Stated goal: Output the full listing word for word.

Data entries:
-- begin --

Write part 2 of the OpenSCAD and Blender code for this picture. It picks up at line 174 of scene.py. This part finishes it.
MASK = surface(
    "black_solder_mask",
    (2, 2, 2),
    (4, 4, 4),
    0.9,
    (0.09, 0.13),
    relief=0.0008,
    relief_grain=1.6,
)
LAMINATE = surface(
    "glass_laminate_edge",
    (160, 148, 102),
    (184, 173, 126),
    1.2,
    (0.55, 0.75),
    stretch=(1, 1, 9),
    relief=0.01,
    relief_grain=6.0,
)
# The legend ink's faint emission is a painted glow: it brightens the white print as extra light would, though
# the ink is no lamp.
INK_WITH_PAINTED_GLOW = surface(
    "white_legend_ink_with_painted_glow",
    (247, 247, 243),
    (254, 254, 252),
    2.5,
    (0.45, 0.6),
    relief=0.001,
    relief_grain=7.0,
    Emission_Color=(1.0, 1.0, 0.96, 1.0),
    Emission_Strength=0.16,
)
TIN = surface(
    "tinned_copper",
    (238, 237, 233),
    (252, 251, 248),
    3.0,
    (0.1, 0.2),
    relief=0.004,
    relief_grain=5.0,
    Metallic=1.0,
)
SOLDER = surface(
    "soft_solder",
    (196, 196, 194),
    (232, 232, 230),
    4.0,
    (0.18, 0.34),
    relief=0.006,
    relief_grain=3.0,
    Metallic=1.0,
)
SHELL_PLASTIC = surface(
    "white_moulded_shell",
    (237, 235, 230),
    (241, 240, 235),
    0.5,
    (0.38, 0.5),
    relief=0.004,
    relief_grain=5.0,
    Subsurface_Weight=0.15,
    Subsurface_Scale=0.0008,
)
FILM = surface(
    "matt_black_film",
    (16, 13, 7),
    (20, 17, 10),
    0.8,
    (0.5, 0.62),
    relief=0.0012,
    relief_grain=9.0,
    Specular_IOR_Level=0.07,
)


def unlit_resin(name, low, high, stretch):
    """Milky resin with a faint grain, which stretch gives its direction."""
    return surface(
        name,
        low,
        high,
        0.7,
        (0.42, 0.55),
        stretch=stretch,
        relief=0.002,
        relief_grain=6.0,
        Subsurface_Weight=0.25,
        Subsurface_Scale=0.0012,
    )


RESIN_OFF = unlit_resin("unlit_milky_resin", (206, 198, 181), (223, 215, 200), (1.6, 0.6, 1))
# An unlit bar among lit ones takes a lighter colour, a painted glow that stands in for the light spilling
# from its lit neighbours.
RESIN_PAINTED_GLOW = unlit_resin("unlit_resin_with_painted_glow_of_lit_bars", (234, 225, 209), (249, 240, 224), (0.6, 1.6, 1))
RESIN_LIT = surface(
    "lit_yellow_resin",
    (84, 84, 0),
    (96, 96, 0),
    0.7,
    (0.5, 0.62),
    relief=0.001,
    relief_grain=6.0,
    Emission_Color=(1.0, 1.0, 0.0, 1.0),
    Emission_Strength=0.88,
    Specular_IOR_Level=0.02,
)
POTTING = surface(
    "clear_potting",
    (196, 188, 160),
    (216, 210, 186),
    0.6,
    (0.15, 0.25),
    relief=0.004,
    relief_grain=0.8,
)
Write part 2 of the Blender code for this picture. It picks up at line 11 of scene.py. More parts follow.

-- end --

The completed task:
Write part 2 of the OpenSCAD and Blender code for this picture. It picks up at line 174 of scene.py. This part finishes it.
MASK = surface(
    "black_solder_mask",
    (2, 2, 2),
    (4, 4, 4),
    0.9,
    (0.09, 0.13),
    relief=0.0008,
    relief_grain=1.6,
)
LAMINATE = surface(
    "glass_laminate_edge",
    (160, 148, 102),
    (184, 173, 126),
    1.2,
    (0.55, 0.75),
    stretch=(1, 1, 9),
    relief=0.01,
    relief_grain=6.0,
)
# The legend ink's faint emission is a painted glow: it brightens the white print as extra light would, though
# the ink is no lamp.
INK_WITH_PAINTED_GLOW = surface(
    "white_legend_ink_with_painted_glow",
    (247, 247, 243),
    (254, 254, 252),
    2.5,
    (0.45, 0.6),
    relief=0.001,
    relief_grain=7.0,
    Emission_Color=(1.0, 1.0, 0.96, 1.0),
    Emission_Strength=0.16,
)
TIN = surface(
    "tinned_copper",
    (238, 237, 233),
    (252, 251, 248),
    3.0,
    (0.1, 0.2),
    relief=0.004,
    relief_grain=5.0,
    Metallic=1.0,
)
SOLDER = surface(
    "soft_solder",
    (196, 196, 194),
    (232, 232, 230),
    4.0,
    (0.18, 0.34),
    relief=0.006,
    relief_grain=3.0,
    Metallic=1.0,
)
SHELL_PLASTIC = surface(
    "white_moulded_shell",
    (237, 235, 230),
    (241, 240, 235),
    0.5,
    (0.38, 0.5),
    relief=0.004,
    relief_grain=5.0,
    Subsurface_Weight=0.15,
    Subsurface_Scale=0.0008,
)
FILM = surface(
    "matt_black_film",
    (16, 13, 7),
    (20, 17, 10),
    0.8,
    (0.5, 0.62),
    relief=0.0012,
    relief_grain=9.0,
    Specular_IOR_Level=0.07,
)


def unlit_resin(name, low, high, stretch):
    """Milky resin with a faint grain, which stretch gives its direction."""
    return surface(
        name,
        low,
        high,
        0.7,
        (0.42, 0.55),
        stretch=stretch,
        relief=0.002,
        relief_grain=6.0,
        Subsurface_Weight=0.25,
        Subsurface_Scale=0.0012,
    )


RESIN_OFF = unlit_resin("unlit_milky_resin", (206, 198, 181), (223, 215, 200), (1.6, 0.6, 1))
# An unlit bar among lit ones takes a lighter colour, a painted glow that stands in for the light spilling
# from its lit neighbours.
RESIN_PAINTED_GLOW = unlit_resin("unlit_resin_with_painted_glow_of_lit_bars", (234, 225, 209), (249, 240, 224), (0.6, 1.6, 1))
RESIN_LIT = surface(
    "lit_yellow_resin",
    (84, 84, 0),
    (96, 96, 0),
    0.7,
    (0.5, 0.62),
    relief=0.001,
    relief_grain=6.0,
    Emission_Color=(1.0, 1.0, 0.0, 1.0),
    Emission_Strength=0.88,
    Specular_IOR_Level=0.02,
)
POTTING = surface(
    "clear_potting",
    (196, 188, 160),
    (216, 210, 186),
    0.6,
    (0.15, 0.25),
    relief=0.004,
    relief_grain=0.8,
)
Write part 2 of the Blender code for this picture. It picks up at line 11 of scene.py. More parts follow.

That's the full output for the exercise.